● **Direction**:
Repeat exactly the lines from the one containing "its bounding box." through the one containing "if empty is", both lines included, please, without any other lines.

● **Exercise materials**:
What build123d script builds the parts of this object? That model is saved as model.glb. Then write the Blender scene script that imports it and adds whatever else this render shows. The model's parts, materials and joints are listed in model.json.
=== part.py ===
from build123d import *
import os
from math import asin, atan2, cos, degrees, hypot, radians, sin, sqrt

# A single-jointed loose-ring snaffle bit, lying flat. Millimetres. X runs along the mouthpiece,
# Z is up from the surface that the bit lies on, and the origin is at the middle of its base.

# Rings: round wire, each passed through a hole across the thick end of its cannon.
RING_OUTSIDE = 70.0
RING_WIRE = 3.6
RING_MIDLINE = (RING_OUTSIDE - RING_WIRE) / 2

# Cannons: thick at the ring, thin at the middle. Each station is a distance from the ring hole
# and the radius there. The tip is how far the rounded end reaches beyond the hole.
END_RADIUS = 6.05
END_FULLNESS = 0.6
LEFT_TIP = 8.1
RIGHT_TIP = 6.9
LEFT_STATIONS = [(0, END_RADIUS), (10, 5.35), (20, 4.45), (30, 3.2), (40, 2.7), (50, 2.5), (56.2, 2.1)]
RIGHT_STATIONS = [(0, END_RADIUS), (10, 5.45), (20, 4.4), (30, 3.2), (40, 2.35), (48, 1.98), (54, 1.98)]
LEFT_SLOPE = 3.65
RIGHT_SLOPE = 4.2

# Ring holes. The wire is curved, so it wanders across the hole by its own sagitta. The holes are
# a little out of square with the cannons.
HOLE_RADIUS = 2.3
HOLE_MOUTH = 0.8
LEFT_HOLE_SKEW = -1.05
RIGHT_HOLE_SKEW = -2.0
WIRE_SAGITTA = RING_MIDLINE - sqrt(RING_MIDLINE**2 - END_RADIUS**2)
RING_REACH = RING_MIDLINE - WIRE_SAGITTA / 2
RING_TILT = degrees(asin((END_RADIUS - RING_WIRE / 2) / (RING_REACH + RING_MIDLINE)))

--

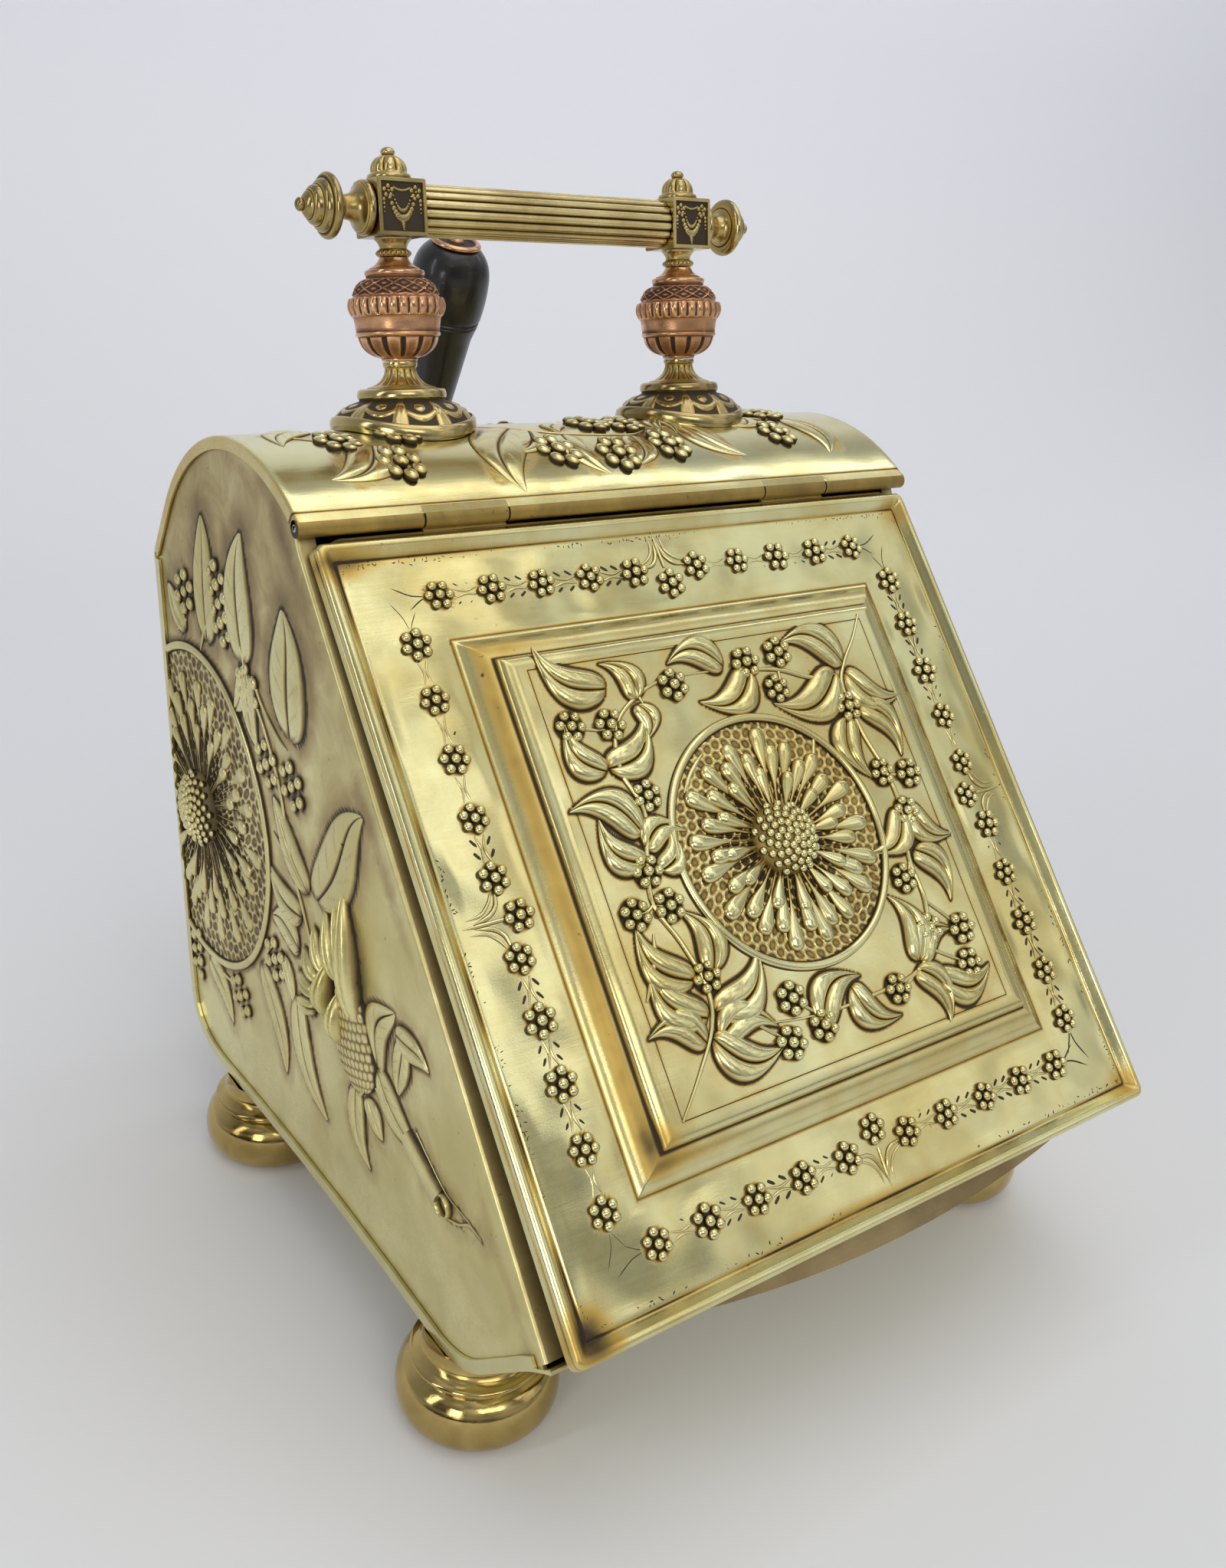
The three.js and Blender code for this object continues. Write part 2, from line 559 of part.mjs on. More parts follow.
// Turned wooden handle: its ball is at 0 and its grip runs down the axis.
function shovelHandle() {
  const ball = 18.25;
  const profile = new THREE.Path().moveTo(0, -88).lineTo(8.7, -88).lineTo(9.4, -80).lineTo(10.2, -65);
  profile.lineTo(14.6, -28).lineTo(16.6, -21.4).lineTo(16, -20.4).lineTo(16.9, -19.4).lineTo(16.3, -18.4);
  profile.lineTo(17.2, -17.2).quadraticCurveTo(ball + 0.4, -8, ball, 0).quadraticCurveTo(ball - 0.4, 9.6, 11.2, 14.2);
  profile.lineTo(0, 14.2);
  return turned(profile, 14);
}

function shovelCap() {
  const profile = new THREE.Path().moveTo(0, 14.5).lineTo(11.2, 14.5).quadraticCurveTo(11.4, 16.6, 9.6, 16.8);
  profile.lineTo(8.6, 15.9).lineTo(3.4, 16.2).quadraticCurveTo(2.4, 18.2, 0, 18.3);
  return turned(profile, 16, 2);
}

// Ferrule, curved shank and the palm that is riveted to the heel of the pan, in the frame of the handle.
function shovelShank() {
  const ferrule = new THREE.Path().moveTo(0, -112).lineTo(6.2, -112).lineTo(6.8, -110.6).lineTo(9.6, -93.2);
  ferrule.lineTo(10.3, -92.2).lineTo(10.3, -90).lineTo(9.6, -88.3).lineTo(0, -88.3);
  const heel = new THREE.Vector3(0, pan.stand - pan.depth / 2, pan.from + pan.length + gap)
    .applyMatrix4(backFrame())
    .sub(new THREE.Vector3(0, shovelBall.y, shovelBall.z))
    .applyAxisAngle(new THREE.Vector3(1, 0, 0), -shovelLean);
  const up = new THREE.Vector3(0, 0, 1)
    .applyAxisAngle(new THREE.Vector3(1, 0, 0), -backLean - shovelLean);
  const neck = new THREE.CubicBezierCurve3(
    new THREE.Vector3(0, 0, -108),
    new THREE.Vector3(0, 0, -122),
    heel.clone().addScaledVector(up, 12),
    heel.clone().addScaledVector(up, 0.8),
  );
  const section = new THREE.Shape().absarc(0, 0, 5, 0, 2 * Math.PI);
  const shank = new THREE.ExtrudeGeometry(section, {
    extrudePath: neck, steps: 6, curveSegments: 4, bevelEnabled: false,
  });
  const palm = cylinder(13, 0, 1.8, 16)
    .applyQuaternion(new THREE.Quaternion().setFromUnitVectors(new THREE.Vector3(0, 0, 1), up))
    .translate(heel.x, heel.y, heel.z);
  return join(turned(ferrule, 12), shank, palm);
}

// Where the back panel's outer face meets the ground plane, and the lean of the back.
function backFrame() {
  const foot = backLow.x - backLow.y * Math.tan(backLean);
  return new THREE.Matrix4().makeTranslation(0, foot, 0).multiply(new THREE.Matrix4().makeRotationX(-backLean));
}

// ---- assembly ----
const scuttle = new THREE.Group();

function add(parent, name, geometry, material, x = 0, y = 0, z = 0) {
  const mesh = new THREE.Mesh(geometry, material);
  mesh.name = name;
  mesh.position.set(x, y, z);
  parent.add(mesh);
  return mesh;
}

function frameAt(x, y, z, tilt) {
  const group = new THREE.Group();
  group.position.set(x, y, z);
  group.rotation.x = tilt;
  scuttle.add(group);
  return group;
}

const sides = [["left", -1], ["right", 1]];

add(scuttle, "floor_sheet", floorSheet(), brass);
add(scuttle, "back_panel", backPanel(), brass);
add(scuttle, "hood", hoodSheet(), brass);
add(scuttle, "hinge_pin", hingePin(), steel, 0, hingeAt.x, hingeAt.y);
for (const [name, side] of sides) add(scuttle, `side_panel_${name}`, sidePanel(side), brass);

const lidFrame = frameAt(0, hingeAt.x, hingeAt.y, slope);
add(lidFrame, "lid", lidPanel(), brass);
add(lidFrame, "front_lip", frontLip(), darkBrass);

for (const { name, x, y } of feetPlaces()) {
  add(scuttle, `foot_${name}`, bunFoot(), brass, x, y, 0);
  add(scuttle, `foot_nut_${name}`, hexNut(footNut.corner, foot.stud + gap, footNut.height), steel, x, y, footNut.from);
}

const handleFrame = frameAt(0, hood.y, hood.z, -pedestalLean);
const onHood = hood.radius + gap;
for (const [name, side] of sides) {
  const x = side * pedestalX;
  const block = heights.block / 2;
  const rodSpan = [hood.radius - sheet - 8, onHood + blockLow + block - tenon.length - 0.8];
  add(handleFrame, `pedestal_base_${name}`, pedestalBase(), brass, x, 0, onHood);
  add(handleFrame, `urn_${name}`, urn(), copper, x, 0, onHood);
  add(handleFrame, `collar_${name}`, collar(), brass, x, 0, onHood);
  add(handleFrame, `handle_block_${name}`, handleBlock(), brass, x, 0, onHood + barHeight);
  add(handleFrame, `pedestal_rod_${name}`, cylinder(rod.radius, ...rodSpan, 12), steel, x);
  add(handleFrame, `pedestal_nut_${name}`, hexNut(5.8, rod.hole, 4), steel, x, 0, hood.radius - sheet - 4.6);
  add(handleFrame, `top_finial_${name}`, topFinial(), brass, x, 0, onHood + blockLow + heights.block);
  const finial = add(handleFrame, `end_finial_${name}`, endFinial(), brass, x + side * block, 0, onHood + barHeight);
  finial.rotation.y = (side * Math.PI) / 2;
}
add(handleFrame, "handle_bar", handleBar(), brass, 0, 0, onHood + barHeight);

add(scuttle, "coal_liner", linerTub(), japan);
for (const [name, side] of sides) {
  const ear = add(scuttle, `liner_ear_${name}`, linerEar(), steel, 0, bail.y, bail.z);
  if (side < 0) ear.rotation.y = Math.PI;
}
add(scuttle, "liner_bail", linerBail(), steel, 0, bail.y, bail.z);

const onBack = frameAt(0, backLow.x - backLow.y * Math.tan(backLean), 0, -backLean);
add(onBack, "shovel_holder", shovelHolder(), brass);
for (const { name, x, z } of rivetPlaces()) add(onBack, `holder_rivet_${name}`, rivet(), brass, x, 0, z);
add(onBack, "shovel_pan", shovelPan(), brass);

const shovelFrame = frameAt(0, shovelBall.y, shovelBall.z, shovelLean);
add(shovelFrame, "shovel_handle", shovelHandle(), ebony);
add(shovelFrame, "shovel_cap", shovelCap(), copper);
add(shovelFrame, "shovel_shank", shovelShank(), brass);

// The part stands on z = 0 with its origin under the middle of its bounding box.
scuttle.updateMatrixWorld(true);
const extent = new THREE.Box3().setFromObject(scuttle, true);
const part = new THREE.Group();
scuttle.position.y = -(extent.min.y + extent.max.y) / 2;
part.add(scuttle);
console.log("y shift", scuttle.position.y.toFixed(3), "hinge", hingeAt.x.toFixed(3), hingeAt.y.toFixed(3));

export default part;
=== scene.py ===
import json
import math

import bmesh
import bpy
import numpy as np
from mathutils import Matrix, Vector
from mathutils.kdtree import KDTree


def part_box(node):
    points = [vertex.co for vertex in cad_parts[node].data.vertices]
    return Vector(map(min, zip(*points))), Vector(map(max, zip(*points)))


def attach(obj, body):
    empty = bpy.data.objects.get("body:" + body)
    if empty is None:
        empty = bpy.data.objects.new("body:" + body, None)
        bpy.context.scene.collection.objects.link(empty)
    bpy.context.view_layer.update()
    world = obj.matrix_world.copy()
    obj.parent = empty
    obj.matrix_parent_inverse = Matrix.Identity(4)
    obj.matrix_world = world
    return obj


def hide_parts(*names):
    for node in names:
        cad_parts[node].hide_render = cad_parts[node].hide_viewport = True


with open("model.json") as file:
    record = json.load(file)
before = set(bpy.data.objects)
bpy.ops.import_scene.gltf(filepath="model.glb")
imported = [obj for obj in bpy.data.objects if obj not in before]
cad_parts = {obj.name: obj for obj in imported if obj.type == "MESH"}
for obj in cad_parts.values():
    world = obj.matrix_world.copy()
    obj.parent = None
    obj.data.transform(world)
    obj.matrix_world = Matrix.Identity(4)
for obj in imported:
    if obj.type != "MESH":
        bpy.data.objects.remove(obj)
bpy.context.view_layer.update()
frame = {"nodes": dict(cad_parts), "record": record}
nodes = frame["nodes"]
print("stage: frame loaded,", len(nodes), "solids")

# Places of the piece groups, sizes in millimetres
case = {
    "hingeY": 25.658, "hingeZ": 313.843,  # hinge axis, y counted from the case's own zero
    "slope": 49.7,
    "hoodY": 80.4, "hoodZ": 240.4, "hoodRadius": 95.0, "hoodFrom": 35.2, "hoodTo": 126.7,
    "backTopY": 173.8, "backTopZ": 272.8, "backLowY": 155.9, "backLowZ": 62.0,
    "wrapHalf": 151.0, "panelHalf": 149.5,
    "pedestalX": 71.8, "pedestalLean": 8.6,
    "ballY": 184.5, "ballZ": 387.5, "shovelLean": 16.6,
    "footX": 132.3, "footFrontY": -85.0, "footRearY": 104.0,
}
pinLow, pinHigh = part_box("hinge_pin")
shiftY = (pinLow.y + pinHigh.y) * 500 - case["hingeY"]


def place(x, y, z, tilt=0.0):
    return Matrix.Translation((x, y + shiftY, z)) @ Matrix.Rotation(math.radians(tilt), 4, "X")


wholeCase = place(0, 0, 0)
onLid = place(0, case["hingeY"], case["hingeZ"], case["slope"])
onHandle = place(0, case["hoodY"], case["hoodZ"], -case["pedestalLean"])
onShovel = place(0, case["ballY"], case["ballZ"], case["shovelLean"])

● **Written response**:
// The part stands on z = 0 with its origin under the middle of its bounding box.
scuttle.updateMatrixWorld(true);
const extent = new THREE.Box3().setFromObject(scuttle, true);
const part = new THREE.Group();
scuttle.position.y = -(extent.min.y + extent.max.y) / 2;
part.add(scuttle);
console.log("y shift", scuttle.position.y.toFixed(3), "hinge", hingeAt.x.toFixed(3), hingeAt.y.toFixed(3));

export default part;
=== scene.py ===
import json
import math

import bmesh
import bpy
import numpy as np
from mathutils import Matrix, Vector
from mathutils.kdtree import KDTree


def part_box(node):
    points = [vertex.co for vertex in cad_parts[node].data.vertices]
    return Vector(map(min, zip(*points))), Vector(map(max, zip(*points)))


def attach(obj, body):
    empty = bpy.data.objects.get("body:" + body)
    if empty is None:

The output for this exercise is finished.